À la connaissance d’Amnesty International, aucun de ces incidents n’a fait l’objet d’une véritable enquête de la part des autorités compétentes, compromettant d’autant plus le droit de Vassyl Mouravytski à un procès équitable.

Au moment où nous rédigeons cette déclaration, Vassyl Mouravytski demeure en détention provisoire. Les tentatives de son avocat de faire appel de cette mesure n’ont pas abouti, se heurtant à l’article 176 (5) du Code de procédure pénal ukrainien, qui prévoit la détention provisoire automatique pour les personnes inculpées au titre de plusieurs dispositions, notamment au titre des articles 110 et 111 (menace contre l’intégrité territoriale de l’Ukraine et haute trahison), au titre desquels il est inculpé.

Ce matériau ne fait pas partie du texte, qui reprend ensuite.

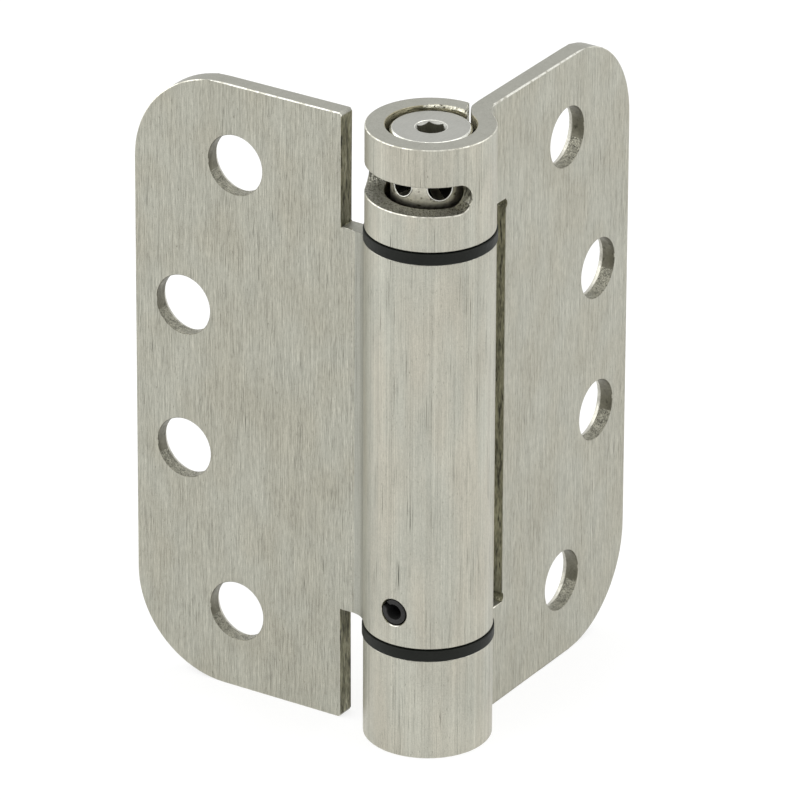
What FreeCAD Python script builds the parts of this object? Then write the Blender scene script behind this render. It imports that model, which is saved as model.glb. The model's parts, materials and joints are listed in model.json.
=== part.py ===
import FreeCAD, Part
import math
import os
import Sketcher
from FreeCAD import Placement, Rotation, Vector

# A spring loaded door hinge: two leaves rolled from the same plate section, a torsion spring in the
# centre knuckle, and an adjusting plug that winds it through a slot in the upper end knuckle.
# The barrel's axis is Z and its foot is the origin. The centre leaf lies along -X with its back
# face towards -Y, and the end leaf lies along +Y with its back face towards +X.

DIMENSIONS = [
    ("leaf_height", 101.6, "height of both leaves and of the barrel"),
    ("leaf_reach", 50.8, "barrel axis to the leaf's outer edge"),
    ("corner_radius", 15.875, "round outer corners of a leaf"),
    ("plate_thickness", 3.0, "rolled plate"),
    ("barrel_radius", 9.95, "outside of every knuckle"),
    ("face_offset", 4.1, "barrel axis to a leaf's back face"),
    ("bend_radius", 4.0, "inside of the bend between leaf and knuckle"),
    ("seam_gap", 0.6, "open seam where the roll comes back to its own leaf"),
    ("tail_round", 0.6, "round outer corner of the roll's tail"),
    ("end_knuckle", 16.7, "length of each of the two end knuckles"),
    ("bush_flange", 1.75, "bush flange between two knuckles"),
    ("flange_gap", 0.2, "open line above a bush flange"),
    ("notch_reach", 13.3, "axis to the edge of the centre leaf's two notches"),
    ("notch_round", 0.6, "round outer corner of the leaf at each notch"),
    ("window_reach", 14.8, "axis to the edge of the end leaf's window"),
    ("relief_radius", 0.9, "round relief in the window's corners"),
    ("relief_bite", 0.4, "how far a relief reaches into the leaf"),
    ("screw_hole_radius", 4.85, "screw hole at the back face"),
    ("countersink", 0.45, "countersink on the leaf's inner face, wider than the hole by this"),
    ("countersink_depth", 0.9, "depth of that countersink"),
    ("outer_hole_reach", 32.4, "axis to the two outer screw holes"),
    ("inner_hole_reach", 42.0, "axis to the two inner screw holes"),
    ("outer_hole_height", 13.1, "leaf end to the nearest screw hole"),
    ("inner_hole_height", 38.7, "leaf end to the second screw hole"),
    ("slot_drop", 8.5, "top face down to the middle of the adjusting slot"),
    ("slot_width", 4.7, "adjusting slot, along the barrel"),
    ("slot_first", 33.0, "first end radius of the slot, clockwise from +X"),
    ("slot_last", 156.0, "last end radius of the slot, clockwise from +X"),
    ("plug_recess", 0.45, "adjusting plug below the top face"),
    ("head_gap", 0.67, "open ring around the head of the adjusting plug"),
    ("plug_head", 2.2, "thickness of that head"),
    ("neck_step", 0.23, "drilled band inside the head's radius"),
    ("edge_chamfer", 0.35, "turned edges of the plugs"),
    ("bar_hole_radius", 1.95, "holes for the adjusting bar"),
    ("bar_hole_drop", 8.0, "top face down to the middle of those holes"),
    ("bar_hole_turn", 44.0, "first of those holes, clockwise from +X"),
    ("socket_flats", 4.0, "hexagon socket across its flats"),
    ("socket_depth", 5.0, "depth of the socket"),
    ("socket_turn", 10.6, "first corner of the socket from +X"),
    ("socket_lead", 0.15, "countersunk mouth of the socket"),
    ("sleeve_wall", 2.35, "wall of a bush sleeve"),
    ("running_clearance", 0.05, "journal in its bush, and plug on its bush"),
    ("seat_clearance", 0.05, "pressed pieces in the rolled bores"),
    ("sleeve_length", 8.0, "bush sleeve in its knuckle"),
    ("flange_overhang", 0.2, "bush flange past the barrel"),
    ("nose_clearance", 0.4, "slotted noses inside the spring"),
    ("nose_length", 6.5, "length of both noses"),
    ("nose_slot_depth", 5.5, "slot across a nose"),
    ("anchor_body", 11.5, "anchor plug inside the centre knuckle"),
    ("spigot_length", 10.6, "anchor plug below the centre knuckle"),
    ("pin_radius", 2.0, "spring roll pin"),
    ("pin_wall", 0.75, "sheet of the roll pin"),
    ("pin_slit", 0.9, "slit along the roll pin"),
    ("pin_slit_turn", 145.0, "place of the slit, seen from the pin's outer end"),
    ("pin_hole_radius", 2.2, "hole through the centre knuckle"),
    ("pin_rise", 5.55, "roll pin above the foot of the centre knuckle"),
    ("pin_recess", 0.15, "roll pin below the knuckle's outside"),
    ("pin_end_gap", 0.65, "roll pin's inner end to the far wall of the bore"),
    ("foot_plug", 5.0, "thickness of the plug in the barrel's foot"),
    ("spring_wire", 2.6, "square wire of the torsion spring"),
    ("wire_clearance", 0.05, "spring ends in the nose slots"),
    ("coil_clearance", 0.35, "spring inside the bore"),
    ("coil_gap", 0.15, "least space between two turns"),
]

doc = FreeCAD.newDocument("SpringDoorHinge")
sizes = doc.addObject("Spreadsheet::Sheet", "Sizes")
for row, (alias, number, note) in enumerate(DIMENSIONS, 1):
    sizes.set(f"A{row}", alias)
    sizes.set(f"B{row}", str(number))
    sizes.set(f"C{row}", note)
    sizes.setAlias(f"B{row}", alias)
doc.recompute()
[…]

Aux termes du droit international relatif aux droits humains et des normes en la matière, la détention provisoire doit rester une mesure exceptionnelle, décidée au cas par cas après avoir déterminé si elle est raisonnable et nécessaire. Elle doit être définie par la loi et ne pas s’appuyer sur des normes générales et vagues. Afin de justifier la détention d’une personne dans l’attente de son procès, l’État doit prouver qu’il existe des soupçons raisonnables indiquant qu’elle a commis une infraction passible d’emprisonnement, un réel intérêt public qui, nonobstant la présomption d’innocence, prime sur le droit à la liberté individuelle, et des raisons substantielles de croire que, si elle est libérée, cette personne risque de fuir, de commettre une infraction grave, de s’ingérer dans l’enquête ou le cours de la justice ou de poser une grave menace à l’ordre public, et que la détention est donc le seul moyen de répondre à ces préoccupations.

Amnesty International demande aux autorités ukrainiennes d’abandonner immédiatement et sans condition toutes les charges retenues contre Vassyl Mouravytski et de le libérer sans attendre.